The old “Caveat Emptor” or “buyer beware” is the mantra. The right to participate and the opportunity for gain, brings with it the risk of loss. If people don’t have the desire, ability or will to be informed enough to understand the risk of their undertaking, is it someone else’s responsibility to be sure they do?
If they subsequently leave the thinking and advice to others when their economic viability is at risk, is it someone else’s problem?
But if I hadn’t been “misled “(lied to), I would have made a different decision.
Really?
When dollars seem to be falling from heaven on your friends and neighbors in a market boom and the press is touting the incredible economic miracle, are your ears open to the cautionary tales and explanations of the risks?

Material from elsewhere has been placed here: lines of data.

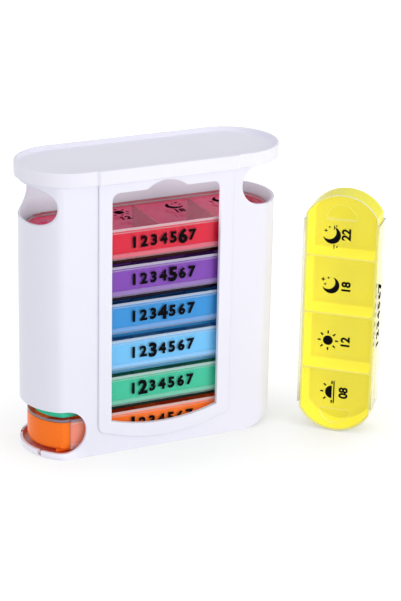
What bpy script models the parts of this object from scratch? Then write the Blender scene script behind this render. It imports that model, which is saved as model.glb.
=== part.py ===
# Weekly pill organizer: a sleeve tower for a stack of seven day boxes, each with a clear sliding cover.
# The lowest box slides out at the lower left end, and a filled one goes in at the upper right end.
# Metres, +Z up, origin at the middle of the tower's underside, front face towards -Y.
import math

import bmesh
import bpy
from mathutils import Vector

# Tower
TOWER_WIDTH = 0.1620
TOWER_DEPTH = 0.0536
TOWER_END_RADIUS = 0.0320
TOWER_CORNER_RADIUS = 0.0080
WALL = 0.0016
FLOOR = 0.0010
BASE_CORNER_RADIUS = 0.0095
OUTLET_FOOT_RADIUS = 0.0030
HEADROOM = 0.0070
SLOTS = 7

# Raised front panel and its window
PANEL_WIDTH = 0.0870
PANEL_PROUD = 0.0012
PANEL_SINK = 0.0008
PANEL_CORNER_RADIUS = 0.0060
PANEL_FOOT_RADIUS = 0.1030
PANEL_FOOT_HEIGHT = 0.0063
WINDOW_WIDTH = 0.0700
WINDOW_BELOW_TRAY = 0.0071
WINDOW_CORNER_RADIUS = 0.0050
WINDOW_FOOT_HEIGHT = 0.0156
WINDOW_FOOT_RADIUS = 0.1150
NOTCH_WIDTH = 0.0256
NOTCH_RISE = 0.0047

# Openings at the tower's ends
INLET_ROOM = 0.0023
INLET_REACH = 0.0314
FINGER_RADIUS = 0.0116
FINGER_BELOW_TRAY = 0.0021
FINGER_FROM_END = 0.0016
OUTLET_ROOM = 0.0069
OUTLET_REACH = 0.0300
RUNNER_WAY_STEP = 0.0001

# Tray on top
TRAY_OVERHANG_END = 0.0024
TRAY_OVERHANG_SIDE = 0.0039
TRAY_SKIRT = 0.0086
TRAY_RECESS = 0.0030
TRAY_PLATE = 0.0020
TRAY_RIM = 0.0016
TRAY_BULGE_LAP = 0.0015
TRAY_BULGE_PROUD = 0.0014
TRAY_BULGE_DRAFT = 0.0001
TRAY_EDGE_RADIUS = 0.0007

# Day box
BOX_END_ROOM = 0.0027
BOX_SIDE_ROOM = 0.0017
BOX_END_RADIUS = 0.0254
BOX_HEIGHT = 0.0230
BOX_WALL = 0.0013
BOX_FLOOR = 0.0012
BOX_BOTTOM_RADIUS = 0.0026
DIVIDER = 0.0010
DIVIDER_PITCH = 0.0367
POCKET_RADIUS = 0.0060
RUNNER_HEIGHT = 0.0033
RUNNER_WIDTH = 0.0016
RUNNER_INSET = 0.0070
RUNNER_FROM_TIP = 0.0107
RUNNER_SINK = 0.0006

# Clear cover
COVER_THICKNESS = 0.0017
SKIRT_THICKNESS = 0.0010
SKIRT_FROM_TIP = 0.0171
HOOK_REACH = 0.0011
HOOK_HEIGHT = 0.0027
THUMB_RADIUS = 0.0089
THUMB_FROM_TIP = 0.0146
THUMB_DEPTH = 0.0008

# The seventh box stands on its round end beside the tower
LOOSE_FROM_TOWER = 0.0388
LOOSE_FORWARD = 0.0343
LOOSE_YAW = math.radians(48.1)

# Clearances
FIT_GAP = 0.0003
CUT_OVERRUN = 0.0100

# Segments in each round
END_STEPS = 16
TOWER_END_STEPS = 24
CORNER_STEPS = 4
OPENING_STEPS = 20
PANEL_STEPS = 14
BASE_STEPS = 8
WELD_DISTANCE = 0.00001
FLAT_ANGLE = math.radians(0.5)
SMOOTH_ANGLE = math.radians(35)

# Day box sizes that follow from the room inside the tower
BOX_LENGTH = TOWER_WIDTH - 2 * WALL - 2 * BOX_END_ROOM
SKIRT_OUTSIDE = TOWER_DEPTH / 2 - WALL - BOX_SIDE_ROOM
SKIRT_INSIDE = SKIRT_OUTSIDE - SKIRT_THICKNESS
BOX_WIDTH = 2 * (SKIRT_INSIDE - FIT_GAP)
BODY_TOP = BOX_HEIGHT - COVER_THICKNESS - FIT_GAP
BOX_POCKET_FLOOR = RUNNER_HEIGHT + BOX_FLOOR
RUNNER_FROM_MIDDLE = BOX_WIDTH / 2 - RUNNER_INSET
RUNNER_LENGTH = BOX_LENGTH - 2 * RUNNER_FROM_TIP
SKIRT_LENGTH = BOX_LENGTH - 2 * SKIRT_FROM_TIP
SKIRT_BOTTOM = RUNNER_HEIGHT + FIT_GAP
HOOK_INSIDE = SKIRT_INSIDE - HOOK_REACH
HOOK_TOP = SKIRT_BOTTOM + HOOK_HEIGHT
GROOVE_INSIDE = HOOK_INSIDE - FIT_GAP
GROOVE_TOP = HOOK_TOP + FIT_GAP

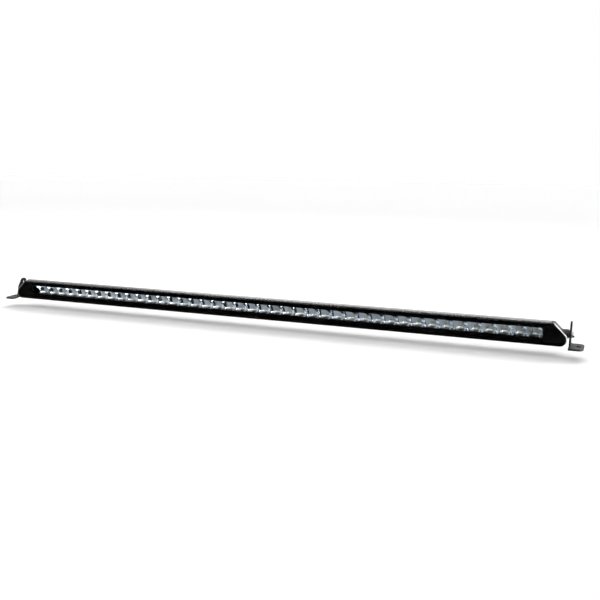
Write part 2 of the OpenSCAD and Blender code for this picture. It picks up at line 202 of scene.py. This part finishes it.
def mirror_coat_with_painted_shade():
    """Mirror metal, with the end walls of the row painted black: painted shade that darkens the first and
    last cells.
    """
    s = Shader("mirror_coat_with_painted_shade").set(Metallic=1.0)
    # Painted shade: past the end-wall line the base colour turns near-black (0.004), so the first and
    # last cells show dark.
    metal = s.span(s.math("ABSOLUTE", s.axis("X")), 1.0, 0.0, END_WALL_SHADE, END_WALL_SHADE + SOFT_LINE)
    tint = s.ramp(s.noise(40, 3), (0.35, (0.80, 0.84, 0.88)), (0.65, (0.90, 0.92, 0.94)))
    painted_shade_mix = s.tree.nodes.new("ShaderNodeMix")
    painted_shade_mix.data_type = "RGBA"
    painted_shade_mix.inputs["A"].default_value = (0.004, 0.004, 0.004, 1)
    s.link(metal, painted_shade_mix.inputs["Factor"])
    s.link(tint, painted_shade_mix.inputs["B"])
    s.color(painted_shade_mix.outputs["Result"])
    s.roughness(s.span(s.noise(250, 4), 0.05, 0.13))
    return s.bump((s.noise(160, 2), 0.00005, 0.35), (s.noise(1600, 2), 0.00001, 0.3)).material


def rubber():
    s = Shader("seal_rubber").set(Metallic=0.0)
    s.color(s.ramp(s.noise(120, 4), (0.3, grey(0.010)), (0.7, grey(0.022))))
    s.roughness(s.span(s.noise(400, 3), 0.65, 0.85))
    return s.bump((s.noise(1500, 3), 0.00006, 0.5)).material


def nylon():
    s = Shader("black_nylon").set(Metallic=0.0)
    s.color(s.ramp(s.noise(200, 4), (0.3, grey(0.014)), (0.7, grey(0.030))))
    s.roughness(s.span(s.noise(600, 3), 0.42, 0.6))
    return s.bump((s.noise(1800, 3), 0.00006, 0.5)).material


def stainless():
    s = Shader("stainless_steel").set(Metallic=1.0)
    turned = s.noise(1500, 3, 0.6, (1, 0.15, 1))
    s.color(s.ramp(s.noise(90, 3), (0.3, (0.50, 0.49, 0.48)), (0.7, (0.68, 0.67, 0.66))))
    s.roughness(s.span(turned, 0.2, 0.38))
    return s.bump((turned, 0.00003, 0.4)).material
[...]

Would your investigations be deep and wide to make an informed decision or would you perhaps skip over the pesky warnings for a reach at the pot of gold at the end of the rainbow? That’s your right for sure, one way or the other.
Hindsight’s 20/20, and many lawyers make their living peering through the perfection of hindsight’s 20/20 glasses. So many lawyers, so many pairs of expensive glasses, and so many Americans rushing to empower them to get back their stolen money from those that “Misled”. Join these with so many of their fellow lawmakers and lawyers in congress who are all trying to keep their jobs as the panicked and distressed line up at the public and private trough to be remunerated or saved for being “misled”.
I have to admit, I must have misread the constitution when it seems to guarantee my fellow Americans and I the right to pursue life, liberty and happiness without the interference of government or of other people! That we would have this right as free individuals to make personal choices that would benefit me if made correctly and be my problem if they were wrong.
But for this right, this right to participate in this grand experiment in the right of the individual to make independent, free decisions, I wouldn’t have the right to shift the burden of my bad decisions to others under any umbrella… but I guess I was MISLED.